Searching for Life on Mars

By Vandya Rai

APRIL 29, 2022

Eternal Wasteland

This freezing planet with an atmosphere of mostly carbon dioxide is also bombarded by Sun’s radiation. Life as we know it cannot exist on Mars. But, was it always this way?

Image Source: NASA

Earth’s Close Cousin

Over a billion years ago, water flowed abundantly on the surface of Mars. It even has a rocky surface and its days are of similar length to our home planet.

Image Source: NASA

Liquid Evidence

In 1976, the Viking landed on Mars and found barren river valleys and sediment, giving root to the idea of water on the planet.
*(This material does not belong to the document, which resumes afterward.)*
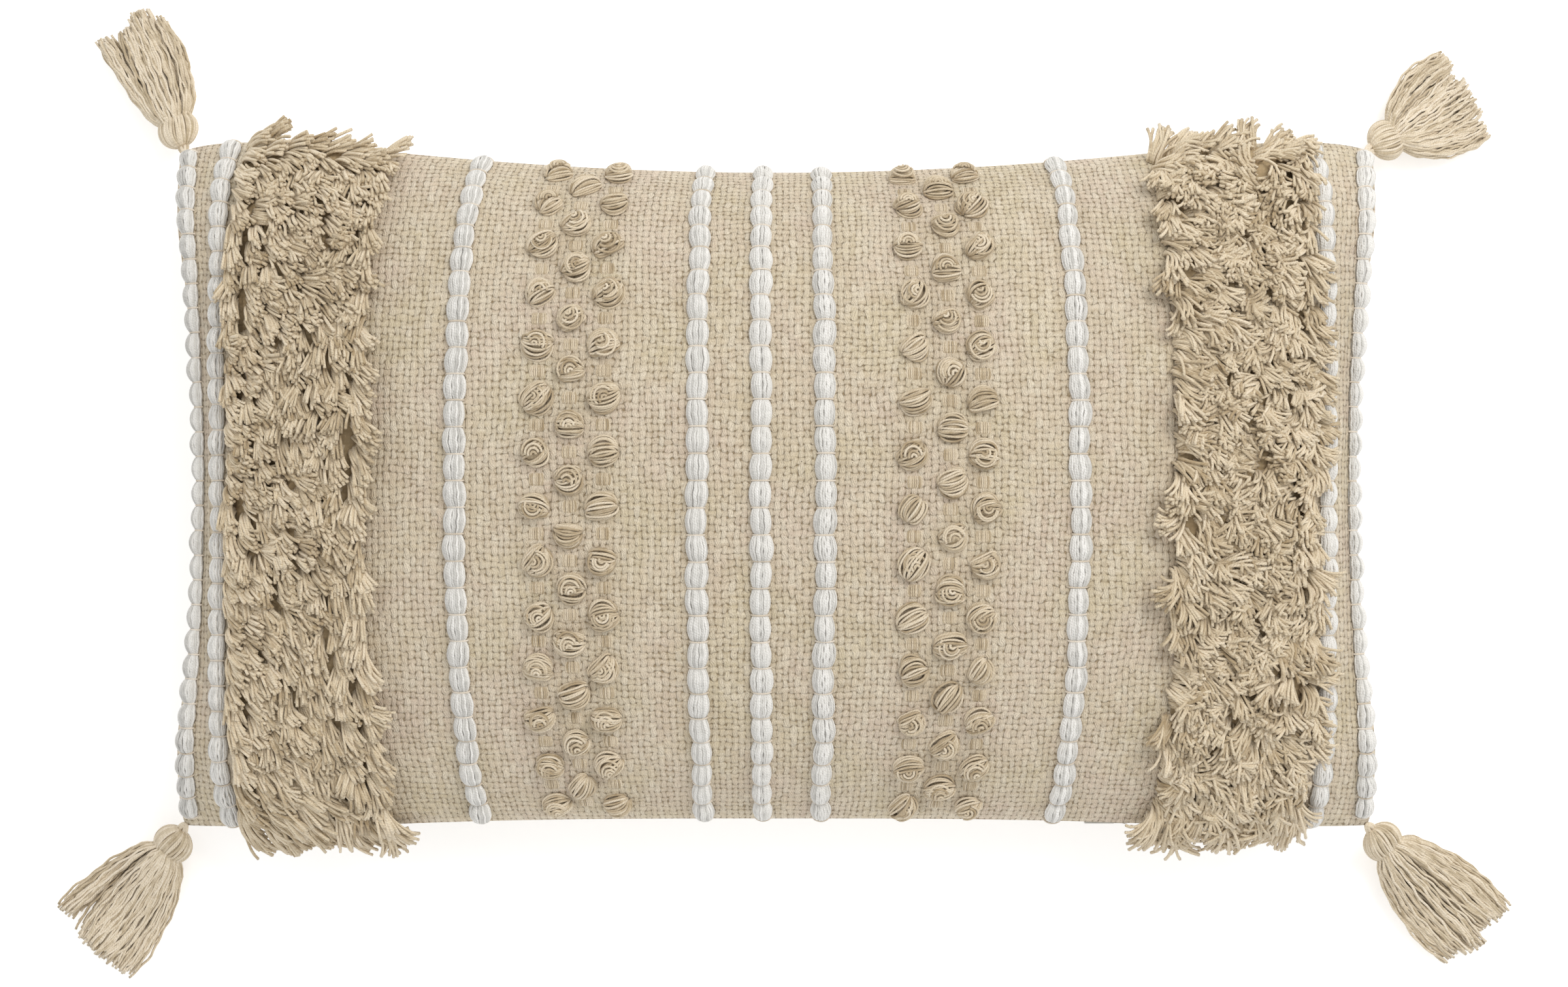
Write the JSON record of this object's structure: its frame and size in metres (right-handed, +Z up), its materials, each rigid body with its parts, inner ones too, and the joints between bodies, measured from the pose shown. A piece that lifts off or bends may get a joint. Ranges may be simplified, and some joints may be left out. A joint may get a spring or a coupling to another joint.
{
  "type": "throw pillow",
  "caption": "Rectangular lumbar throw pillow with woven cover, white bobble stripes, looped knot columns, shag bands, corner tassels, zipper in the lower seam and a fibre-filled insert.",
  "frame": {"origin": "on the surface the pillow lies on, under the middle of the flattened part of its back", "axes": "+X along the long side, towards the right when the face is seen with the zipper below; +Y along the short side, away from the zipper; +Z up, out of the face"},
  "size_m": [0.7378, 0.494, 0.1364],
  "materials": {
    "cover_cotton": "slubby basket-woven undyed cotton",
    "white_bobble_yarn": "soft white yarn bundles",
    "knot_yarn": "looped two-ply beige yarn",
    "shag_yarn": "cut two-ply beige yarn",
    "tassel_yarn": "two-ply beige yarn",
    "insert_lining": "plain white lining",
    "fibre": "loose polyester fibre",
    "zip_tape": "beige woven tape",
    "zip_nylon": "beige nylon coil",
    "zip_metal": "dull nickel plate"
  },
  "bodies": {
    "cover": {"front_panel": "cover_cotton", "back_panel": "cover_cotton", "seam_allowance": "cover_cotton", "insert_top": "insert_lining", "insert_bottom": "insert_lining", "fibre_fill": "fibre", "bobble_stripe_1": "white_bobble_yarn", "bobble_stripe_2": "white_bobble_yarn", "bobble_stripe_3": "white_bobble_yarn", "bobble_stripe_4": "white_bobble_yarn", "bobble_stripe_5": "white_bobble_yarn", "bobble_stripe_6": "white_bobble_yarn", "bobble_stripe_7": "white_bobble_yarn", "bobble_stripe_8": "white_bobble_yarn", "bobble_stripe_9": "white_bobble_yarn", "knot_cord_1": "knot_yarn", "knot_cord_2": "knot_yarn", "knot_cord_3": "knot_yarn", "knot_cord_4": "knot_yarn", "knot_cord_5": "knot_yarn", "knot_cord_6": "knot_yarn", "shag_row_left_1": "shag_yarn", "shag_row_left_2": "shag_yarn", "shag_row_left_3": "shag_yarn", "shag_row_left_4": "shag_yarn", "shag_row_right_1": "shag_yarn", "shag_row_right_2": "shag_yarn", "shag_row_right_3": "shag_yarn", "shag_row_right_4": "shag_yarn", "zip_tape_front": "zip_tape", "zip_tape_back": "zip_tape", "zip_coil_front": "zip_nylon", "zip_coil_back": "zip_nylon", "zip_top_stop_front": "zip_metal", "zip_top_stop_back": "zip_metal", "zip_bottom_stop": "zip_metal"},
    "tassel_upper_left_mount": {"tassel_upper_left_loop": "tassel_yarn"},
    "tassel_upper_left": {"tassel_upper_left_head": "tassel_yarn", "tassel_upper_left_binding": "tassel_yarn", "tassel_upper_left_skirt": "tassel_yarn"},
    "tassel_upper_right_mount": {"tassel_upper_right_loop": "tassel_yarn"},
    "tassel_upper_right": {"tassel_upper_right_head": "tassel_yarn", "tassel_upper_right_binding": "tassel_yarn", "tassel_upper_right_skirt": "tassel_yarn"},
    "tassel_lower_left_mount": {"tassel_lower_left_loop": "tassel_yarn"},
    "tassel_lower_left": {"tassel_lower_left_head": "tassel_yarn", "tassel_lower_left_binding": "tassel_yarn", "tassel_lower_left_skirt": "tassel_yarn"},
    "tassel_lower_right_mount": {"tassel_lower_right_loop": "tassel_yarn"},
    "tassel_lower_right": {"tassel_lower_right_head": "tassel_yarn", "tassel_lower_right_binding": "tassel_yarn", "tassel_lower_right_skirt": "tassel_yarn"},
    "zip_slider": {"zip_slider": "zip_metal"},
    "zip_pull": {"zip_pull": "zip_metal"}
  },
  "joints": [
    {"name": "tassel_upper_left_swing", "type": "hinge", "parent": "cover", "child": "tassel_upper_left_mount", "pos_m": [-0.295, 0.1648, 0.028], "axis": [0, 0, 1], "range_deg": [-25, 25]},
    {"name": "tassel_upper_left_lift", "type": "hinge", "parent": "tassel_upper_left_mount", "child": "tassel_upper_left", "pos_m": [-0.295, 0.1648, 0.028], "axis": [0.9135, 0.4067, 0], "range_deg": [0, 70]},
    {"name": "tassel_upper_right_swing", "type": "hinge", "parent": "cover", "child": "tassel_upper_right_mount", "pos_m": [0.295, 0.1648, 0.028], "axis": [0, 0, 1], "range_deg": [-25, 25]},
    {"name": "tassel_upper_right_lift", "type": "hinge", "parent": "tassel_upper_right_mount", "child": "tassel_upper_right", "pos_m": [0.295, 0.1648, 0.028], "axis": [0.5, -0.866, 0], "range_deg": [0, 70]},
    {"name": "tassel_lower_left_swing", "type": "hinge", "parent": "cover", "child": "tassel_lower_left_mount", "pos_m": [-0.295, -0.1718, 0.028], "axis": [0, 0, 1], "range_deg": [-25, 25]},
    {"name": "tassel_lower_left_lift", "type": "hinge", "parent": "tassel_lower_left_mount", "child": "tassel_lower_left", "pos_m": [-0.295, -0.1718, 0.028], "axis": [-0.788, 0.6157, 0], "range_deg": [0, 70]},
    {"name": "tassel_lower_right_swing", "type": "hinge", "parent": "cover", "child": "tassel_lower_right_mount", "pos_m": [0.295, -0.1718, 0.028], "axis": [0, 0, 1], "range_deg": [-25, 25]},
    {"name": "tassel_lower_right_lift", "type": "hinge", "parent": "tassel_lower_right_mount", "child": "tassel_lower_right", "pos_m": [0.295, -0.1718, 0.028], "axis": [-0.6947, -0.7193, 0], "range_deg": [0, 70]},
    {"name": "zip_slide", "type": "slide", "parent": "cover", "child": "zip_slider", "axis": [-1, 0, 0], "range_m": [0, 0.338]},
    {"name": "zip_pull_hinge", "type": "hinge", "parent": "zip_slider", "child": "zip_pull", "pos_m": [0.1695, -0.1657, 0.062], "axis": [0, 0, 1], "range_deg": [0, 150]}
  ]
}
Under these conditions, scientists thought, life could have been possible.

Image Source: NASA

Signs of Ancient Life

In 1996, a fragment of a Martian meteorite called Allan Hills 84001 had the likeness of microscopic fossils of bacteria inside it. Some scientists say that it might be signs of one of the oldest life forms, while others remain skeptical.

Image Source: NASA

Curious for Clues

In 2019, NASA’s curiosity rover detected large amounts of Methane gas emitted from specific underground locations, which is predominantly produced biologically. This could be another sign of life.

Image Source: NASA

Drilling Diligently

The Curiosity Rover, after spending over 9 years digging into Gale Crater, a one-time lake on Mars, found a mixture of carbon isotopes, which is known as the elemental backbone of life.

Image Source: NASA

Mysterious Coating

NASA’s new rover, Perseverance, found rocks with a purple, iron-rich coating on the Jezero crater. Such coatings are often observed where rock-eating microbes thrive.

Image Source: NASA

Persistence is Key

Perseverance, which landed in 2021, is now on the hunt for past life on Mars. It will collect soil and rock samples for future return to Earth. Will this new mission tell us more about our galactic neighbour?